Indonesia Optimalkan Peluang di Tengah Konflik Dagang AS-Tiongkok dengan Relokasi Industri dan Diversifikasi Pasar
Perseteruan dagang antara Amerika Serikat (AS) dan Tiongkok terus membuka peluang bagi Indonesia untuk memperkuat posisinya di pasar global. Pemerintah Indonesia telah mengambil langkah antisipatif untuk memanfaatkan situasi ini, jauh sebelum AS secara resmi mengumumkan penerapan tarif impor pada awal April lalu.
Strategi utama yang diterapkan adalah mendorong relokasi pabrik, khususnya sektor padat karya seperti garmen dan alas kaki, dari Tiongkok ke Indonesia. Langkah ini bertujuan untuk menghindari dampak negatif dari tarif tinggi yang diberlakukan AS terhadap produk-produk asal Tiongkok. Pemerintah juga berupaya memfasilitasi investor yang tertarik untuk mengembangkan sektor padat karya di Indonesia.
Selain relokasi industri, pemerintah juga fokus pada diversifikasi rantai pasok. Tujuannya adalah mengurangi ketergantungan pada Tiongkok dan memperluas kerjasama dengan negara-negara lain, termasuk anggota ASEAN, Korea Selatan, Jepang, Australia, serta Uni Eropa. Dengan memperluas jaringan mitra dagang, Indonesia berharap dapat memperlancar akses ke pasar AS.
Indonesia membidik dua sektor rantai pasok AS yang potensial, yaitu critical minerals dan semikonduktor. Untuk mendukung upaya ini, pemerintah tengah menyiapkan paket deregulasi yang komprehensif. Deregulasi ini diharapkan dapat mengurangi biaya ekonomi tinggi yang selama ini menjadi kendala bagi dunia usaha, baik investor lokal maupun asing, sehingga meningkatkan daya saing Indonesia.
Namun, pemerintah menyadari bahwa masih ada sejumlah tantangan yang perlu diatasi dalam jangka menengah. Tantangan tersebut meliputi pengembangan infrastruktur, peningkatan efisiensi logistik, peningkatan kualitas sumber daya manusia, serta pengembangan inovasi dan teknologi.
Konflik dagang antara AS dan Tiongkok terus berlanjut, dengan kedua negara saling melancarkan tindakan balasan. AS baru-baru ini menaikkan tarif impor barang asal Tiongkok hingga 245 persen sebagai respons atas kebijakan Tiongkok yang melarang impor produk pesawat Boeing dan suku cadangnya. Kenaikan tarif ini semakin mempertegas ketegangan dalam hubungan dagang kedua negara dan membuka peluang baru bagi negara-negara lain, termasuk Indonesia, untuk mengisi kekosongan pasar.

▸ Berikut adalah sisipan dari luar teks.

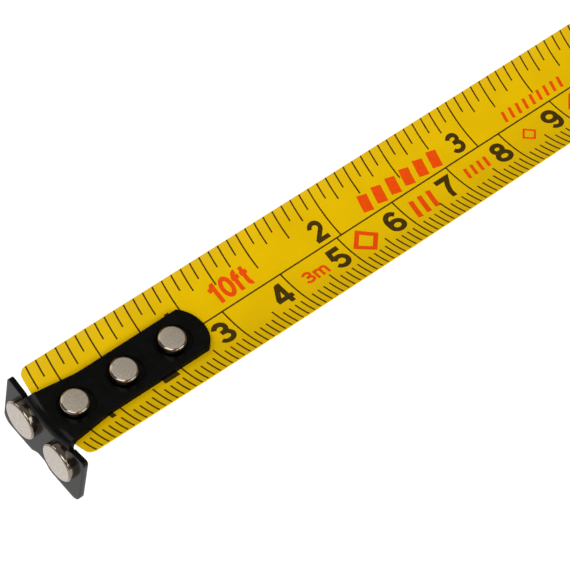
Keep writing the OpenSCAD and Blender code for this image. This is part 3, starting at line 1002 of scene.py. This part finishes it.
def camera():
    a = math.radians(AZIMUTH)
    e = math.radians(ELEVATION)
    back = Vector((math.sin(a) * math.cos(e), -math.cos(a) * math.cos(e), math.sin(e)))
    data = bpy.data.cameras.new("photo_camera")
    data.lens = LENS
    data.sensor_width = SENSOR
    data.clip_start = 0.01
    made = bpy.data.objects.new("photo_camera", data)
    target = Vector((ZERO_X + AIM[0], AIM[1], BLADE_TOP))
    turn = back.to_track_quat("Z", "Y").to_matrix().to_4x4()
    made.matrix_world = (Matrix.Translation(target + back * DISTANCE) @ turn
                         @ Matrix.Rotation(math.radians(ROLL), 4, "Z"))
    bpy.context.scene.collection.objects.link(made)
    bpy.context.scene.camera = made


def floor():
    size = 3.0
    mesh = bpy.data.meshes.new("floor")
    mesh.from_pydata([(-size, -size, 0), (size, -size, 0), (size, size, 0), (-size, size, 0)],
                     [], [(0, 1, 2, 3)])
    made = bpy.data.objects.new("floor", mesh)
    bpy.context.scene.collection.objects.link(made)
    material = bpy.data.materials.new("lit_table")
    material.use_nodes = True
    shader = material.node_tree.nodes["Principled BSDF"]
    shader.inputs["Base Color"].default_value = (0.2, 0.2, 0.2, 1)
    shader.inputs["Roughness"].default_value = 0.6
    shader.inputs["Specular IOR Level"].default_value = 0.1
    shader.inputs["Emission Color"].default_value = (1, 1, 1, 1)
    shader.inputs["Emission Strength"].default_value = 0.97
    mesh.materials.append(material)


def softbox(name, place, size, power):
    """A square soft light that faces the frame's origin."""
    data = bpy.data.lights.new(name, "AREA")
    data.shape = "SQUARE"
    data.size = size
    data.energy = power
    made = bpy.data.objects.new(name, data)
    made.location = place
    made.rotation_euler = Vector(place).to_track_quat("Z", "Y").to_euler()
    bpy.context.scene.collection.objects.link(made)


SOFTBOXES = {  # place, side and power
    "key_light": ((-0.9, -0.5, 1.5), 1.1, 17),
    "fill_light": ((0.6, -1.2, 1.0), 1.0, 8),
    "back_light": ((-0.5, 1.5, 1.0), 1.0, 7),
    "left_glint": ((-1.5, -0.1, 0.75), 0.25, 1.0),
    "right_glint": ((-0.2, -1.5, 0.75), 0.28, 1.6),
}


def lights():
    world = bpy.data.worlds.new("studio")
    bpy.context.scene.world = world
    world.use_nodes = True
    background = world.node_tree.nodes["Background"]
    background.inputs["Color"].default_value = (1, 1, 1, 1)
    background.inputs["Strength"].default_value = 0.27
    for name, (place, size, power) in SOFTBOXES.items():
        softbox(name, place, size, power)
    bpy.context.scene.view_settings.view_transform = "Standard"


# ---- Making it ------------------------------------------------------------------------------
blade_pieces()
print_pieces()
hook_piece()
rivet_pieces()
magnet_pieces()
case_pieces()
floor()
lights()
camera()
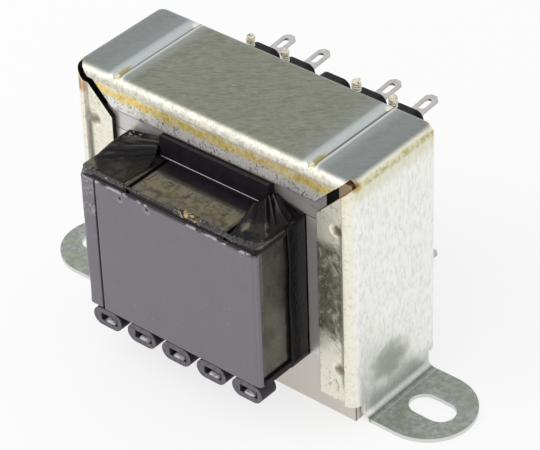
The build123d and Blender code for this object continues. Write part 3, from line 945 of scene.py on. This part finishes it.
class TRANSFORMER_OT_clamp(bpy.types.Operator):
    """Gives the folded clamp its zinc finish"""

    bl_idname = "transformer.clamp"
    bl_label = "Clamp"

    def execute(self, context):
        coat(zinc_finish(context.scene.transformer_clamp), "clamp_frame")
        return {"FINISHED"}


class TRANSFORMER_OT_core(bpy.types.Operator):
    """Lays the E and I laminations sheet by sheet"""

    bl_idname = "transformer.core"
    bl_label = "Core laminations"

    def execute(self, context):
        settings = context.scene.transformer_core
        material = core_finish(settings)
        tree = sheet_stack_tree()
        half = CORE_HALF_WIDTH
        leg = YOKE
        split = CORE_TOP - YOKE
        yoke_top = CORE_BOTTOM + YOKE
        e_up = [(-half, CORE_BOTTOM), (half, CORE_BOTTOM), (half, split), (half - leg, split)]
        e_up += [(half - leg, yoke_top), (leg, yoke_top), (leg, split), (-leg, split)]
        e_up += [(-leg, yoke_top), (leg - half, yoke_top), (leg - half, split), (-half, split)]
        i_top = [(-half, split), (half, split), (half, CORE_TOP), (-half, CORE_TOP)]
        layout = (
            ("core_e_legs_up", e_up, False, 0, 25),
            ("core_i_top", i_top, False, 0, 25),
            ("core_e_legs_down", e_up, True, 1, 20),
            ("core_i_bottom", i_top, True, 1, 20),
        )
        for seed, (node, outline, turned, first, count) in enumerate(layout):
            if turned:
                outline = [(x, CORE_TOP + CORE_BOTTOM - z) for x, z in reversed(outline)]
            piece = self.one_sheet(node, outline, settings, material)
            tree.apply(
                piece,
                Sheets=count,
                Bundle=settings.bundle_sheets,
                First=first,
                Start=-STACK_HALF * MM,
                Pitch=settings.pitch,
                Jitter=settings.jitter,
                Seed=seed,
            )
            hand_over(piece, "core_steel", node)
        return {"FINISHED"}

    def one_sheet(self, node, outline, settings, material):
        """A single lamination standing on its edge, its front face at Y 0."""
        back = (settings.pitch - settings.gap) / MM
        count = len(outline)
        points = [(x, y, z) for y in (0, back) for x, z in outline]
        faces = [tuple(range(count)), tuple(reversed(range(count, 2 * count)))]
        for index in range(count):
            following = (index + 1) % count
            faces.append((index, index + count, following + count, following))
        return mesh_piece(node + "_sheets", points, faces, material, False)


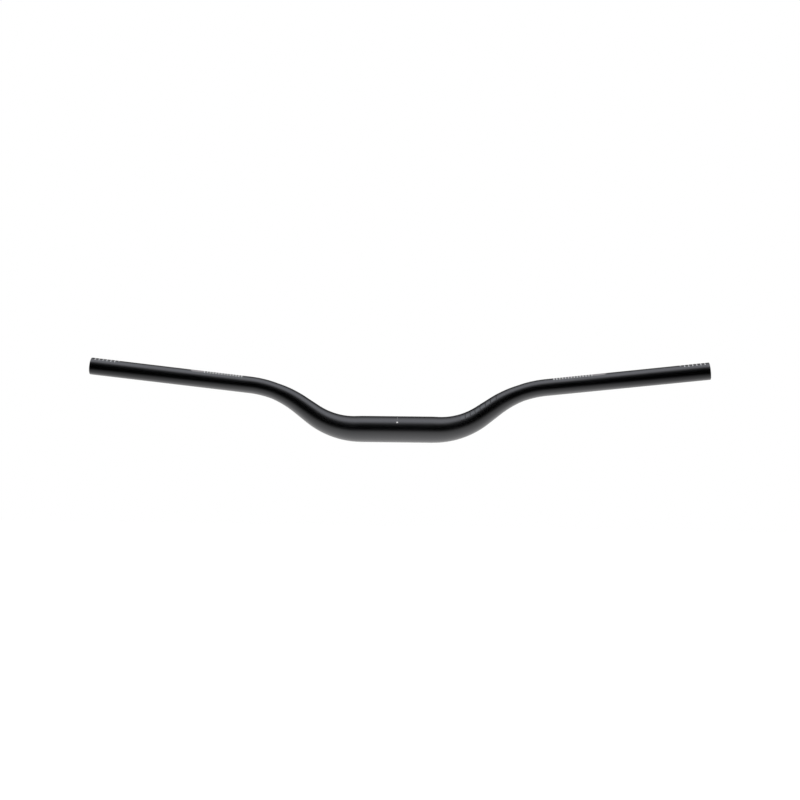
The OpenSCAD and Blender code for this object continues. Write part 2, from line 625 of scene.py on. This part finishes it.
def make_softbox():
    data = bpy.data.lights.new("softbox", "AREA")
    data.shape = "RECTANGLE"
    data.size, data.size_y = SOFTBOX_SIZE
    data.color = SOFTBOX_TINT
    data.energy = SOFTBOX_GLOW * math.pi * SOFTBOX_SIZE[0] * SOFTBOX_SIZE[1]
    softbox = bpy.data.objects.new("softbox", data)
    softbox.location.z = SOFTBOX_Z
    softbox.visible_camera = False
    bpy.context.scene.collection.objects.link(softbox)


def make_card(name, rows, share_of):
    """A black card that spans CARD_L along X, through rows given as (y, z). share_of takes its look and
    the coordinates of a place on it, and gives the socket that says how much light passes there."""
    look = Look(name)
    position = look.add("NewGeometry").outputs["Position"]
    place = look.add("SeparateXYZ", {0: position}).outputs
    black = look.add("BsdfDiffuse", {"Color": grey(0)})
    clear = look.add("BsdfTransparent")
    look.show(look.add("MixShader", {
        "Fac": share_of(look, place),
        1: black.outputs[0],
        2: clear.outputs[0],
    }))
    points = [(x, y, z) for y, z in rows for x in (-CARD_L / 2, CARD_L / 2)]
    faces = [(i, i + 1, i + 3, i + 2) for i in range(0, len(points) - 2, 2)]
    card = mesh_object(name, points, faces, look.material)
    for kind in CARD_HIDDEN_FROM:
        setattr(card, "visible_" + kind, False)


def make_round_card(name, shares):
    """A card bent round the bar, whose shares go by elevation."""
    start, end = math.radians(shares[0][0]), math.radians(shares[-1][0])
    steps = math.ceil((end - start) / CARD_STEP)
    angles = [start + (end - start) * i / steps for i in range(steps + 1)]
    rows = [(-CARD_R * math.cos(angle), CARD_R * math.sin(angle)) for angle in angles]

    def share_of(look, place):
        to_rider = look.calculate("MULTIPLY", place["Y"], -1)
        elevation = look.calculate("ARCTAN2", place["Z"], to_rider)
        return look.ramp(look.calculate("DEGREES", elevation), shares, "EASE")

    make_card(name, rows, share_of)


def make_low_card():
    """A card just under the bar, dark towards the rider and a little darker below the bar's ends."""
    rows = [(y, LOW_CARD_Z) for y in (-LOW_CARD_W / 2, LOW_CARD_W / 2)]

    def share_of(look, place):
        by_x = look.ramp(look.calculate("ABSOLUTE", place["X"]), LOW_CARD_ALONG_X, "LINEAR")
        by_y = look.ramp(place["Y"], LOW_CARD_ALONG_Y, "LINEAR")
        return look.calculate("MULTIPLY", by_x, by_y)

    make_card("low_card", rows, share_of)


make_camera()
bar = Bar({mount["name"]: mount for mount in frame["record"]["mounts"]})
make_tube(bar)
make_prints(bar)

make_world()
make_floor()
make_softbox()
make_round_card("rider_card", RIDER_CARD)
make_round_card("forward_card", FORWARD_CARD)
make_low_card()
bpy.context.scene.view_settings.view_transform = "Standard"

Untuk mempercepat realisasi peluang ini, pemerintah terus berupaya menyelesaikan negosiasi Indonesia-Uni Eropa Comprehensive Economic Partnership Agreement (IEU-CEPA). Perjanjian ini diharapkan dapat membuka akses pasar yang lebih luas bagi produk-produk Indonesia di Uni Eropa, sehingga semakin memperkuat posisi Indonesia di pasar global.
Indonesia terus berbenah diri untuk memanfaatkan momentum perang dagang AS-Tiongkok. Dengan strategi yang komprehensif dan dukungan dari berbagai pihak, Indonesia optimis dapat meraih manfaat maksimal dari situasi ini dan meningkatkan daya saingnya di pasar global.
Daftar Inisiatif Pemerintah:
- Relokasi pabrik dari Tiongkok ke Indonesia, terutama sektor padat karya.
- Diversifikasi rantai pasok untuk mengurangi ketergantungan pada satu negara.
- Memperkuat kerjasama dengan negara-negara ASEAN, Korea Selatan, Jepang, Australia, dan Uni Eropa.
- Menyiapkan paket deregulasi untuk menarik investasi dan meningkatkan daya saing.
- Fokus pada pengembangan infrastruktur, logistik, sumber daya manusia, inovasi, dan teknologi.
- Menyelesaikan negosiasi IEU-CEPA untuk memperluas akses pasar ke Uni Eropa.